Chertoff speech addresses FEMA’s role in DHS

DHS secretary points to value of having response, prevention and intelligence organizations together


All of these things made a big difference in minimizing and reducing the risk of a successful attack. Had we not done these things, had we shrugged our shoulders and said, boy, that was a really bad attack on September 11th, let’s empanel a grand jury and indict a few people, I’m pretty confident there would have been attacks successfully again and again and again, and I think, as we contemplate the last eight years and there’s certainly been a lot of criticism about things in hindsight that people would have done differently, I do think that you have to reflect on a surpassing achievement of this president which is keeping the country safe.

I also have to say that the president, whether you agree or disagree with every decision he made, has done so with the interests of the country at heart and in a manner that upholds what I think is the honor and dignity of the office.

But let me now turn to the core of what I want to talk about which is how we manage the kinds of crises at the Department of Homeland Security that emerge or that might emerge from time to time. Of course, a most common crisis we’ve had over the last eight years has been a natural disaster because we haven’t had a successful terrorist attack since September 11th, and this past year, as I indicated, was another year of substantial natural disaster activity, whether it was the wildfires in the Fall of 2007 in California, an unprecedented flooding in the Midwest along parts of the Mississippi River in Iowa and other places, tornadoes in the Midwest, and, of course, Hurricane Gustav and Hurricane Ike. All of these posed enormous challenges to the local populations and to the Federal Government.

In each of these cases over the last year, the point of the spear and the federal response supporting local and state government was the Federal Emergency Management Agency, FEMA, and I believe in each of these cases, it’s generally acknowledged FEMA acquitted itself very well. That’s, however, not merely a tribute to a lot of the rebuilding work that’s been done with FEMA but it had a lot to do with partnership, partnership with state and local authorities with whom we have planned and worked over the past few years, partnership with our own law enforcement personnel, agents from Immigration and Customs Enforcement, Customs and Border Protection, Air Marshals from TSA and Screening Officers from TSA, all of whom have come to work to support FEMA in doing the job of providing a federal voice and a federal capability when people in states and localities are in distress.

Just to give you some examples, Customs and Border Protection provided security for the transit of life-sustaining goods in many of these disasters and also provided aerial assets that allowed us to survey the damage. TSA supported 20 FEMA commodity distribution locations in the area of Harris County, which is where Houston is, in Texas, putting 366 employees into the field, doing not their normal day job but supporting FEMA by providing hands and boots to distribute food to people in need. Our Coast Guard performed myriad land, maritime and air search and rescue missions.

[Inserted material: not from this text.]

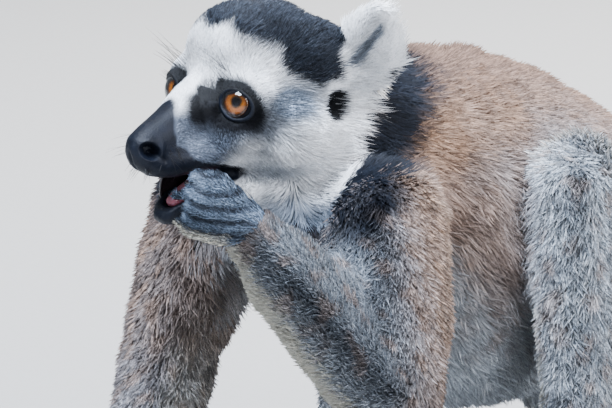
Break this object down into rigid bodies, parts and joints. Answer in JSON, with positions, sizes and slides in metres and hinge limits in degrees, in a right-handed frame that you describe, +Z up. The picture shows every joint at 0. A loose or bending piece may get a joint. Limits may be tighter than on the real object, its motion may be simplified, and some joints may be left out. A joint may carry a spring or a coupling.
{
  "type": "ring-tailed lemur",
  "caption": "Life-size ring-tailed lemur crouched on the ground, left hand raised to its open mouth, long ringed tail laid out behind.",
  "frame": {"origin": "on the ground, under the middle of the animal's bounding box", "axes": "-Y the way the animal faces, +Y towards the tail's tip, +X the animal's left, +Z up"},
  "size_m": [0.198, 0.9044, 0.2397],
  "materials": {
    "face_coat": "short soft fur, white with a charcoal cap and black eye patches",
    "lip_skin": "bare black skin, moist",
    "tongue_flesh": "wet pink flesh",
    "eye": "amber iris and black pupil under a clear glossy cornea",
    "body_coat": "dense fur, grey-brown above and whitish below",
    "limb_coat": "dense woolly fur, speckled light grey",
    "hand_and_foot_skin": "short grey fur above, bare black skin below",
    "tail_coat": "bushy fur in black and white rings, black tip"
  },
  "bodies": {
    "root": {"head": "face_coat", "lower_jaw": "lip_skin", "tongue": "tongue_flesh", "eye_left": "eye", "eye_right": "eye", "ear_left": "face_coat", "ear_right": "face_coat", "neck": "body_coat", "chest": "body_coat", "belly": "body_coat", "rump": "body_coat", "upper_arm_left": "limb_coat", "forearm_left": "limb_coat", "hand_left": "hand_and_foot_skin", "thigh_left": "limb_coat", "shin_left": "limb_coat", "foot_left": "hand_and_foot_skin", "upper_arm_right": "limb_coat", "forearm_right": "limb_coat", "hand_right": "hand_and_foot_skin", "thigh_right": "limb_coat", "shin_right": "limb_coat", "foot_right": "hand_and_foot_skin", "tail_1": "tail_coat", "tail_2": "tail_coat", "tail_3": "tail_coat", "tail_4": "tail_coat", "tail_5": "tail_coat"}
  },
  "joints": []
}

So in each of the cases that FEMA was maybe the best-known example of DHS acting in support of disaster relief, FEMA was supported by all of the elements and all of the powers of the Department of Homeland Security, and I think there are three lessons that come out of this last year in terms of the way we worked.

First, when it comes to any kind of an incident, crisis incident, whether it’s a natural disaster or a manmade disaster, planning and preparation are the essential precondition of doing a good job. Gustav was a result of years of planning with the state and local authorities and the ability to make sure, even when an unexpected event occurred, that we were able to improvise because we had a sound foundation in terms of our ability to have a plan and to have trained and exercised the plan.

Second great lesson from 2008 is what I call the three Cs: cooperation, communication, and coordination, which at all levels of government are essential if we are to respond effectively to a disaster.

And finally at the federal level, I daresay that the integration of our preparedness and response functions under a single roof, the Department of Homeland Security, has been a major contributor to the ability of FEMA and all of the other agencies to get together and make sure that we were able to provide a very sound and effective response capability in, whether it be fire, water or wind, natural disasters across the country.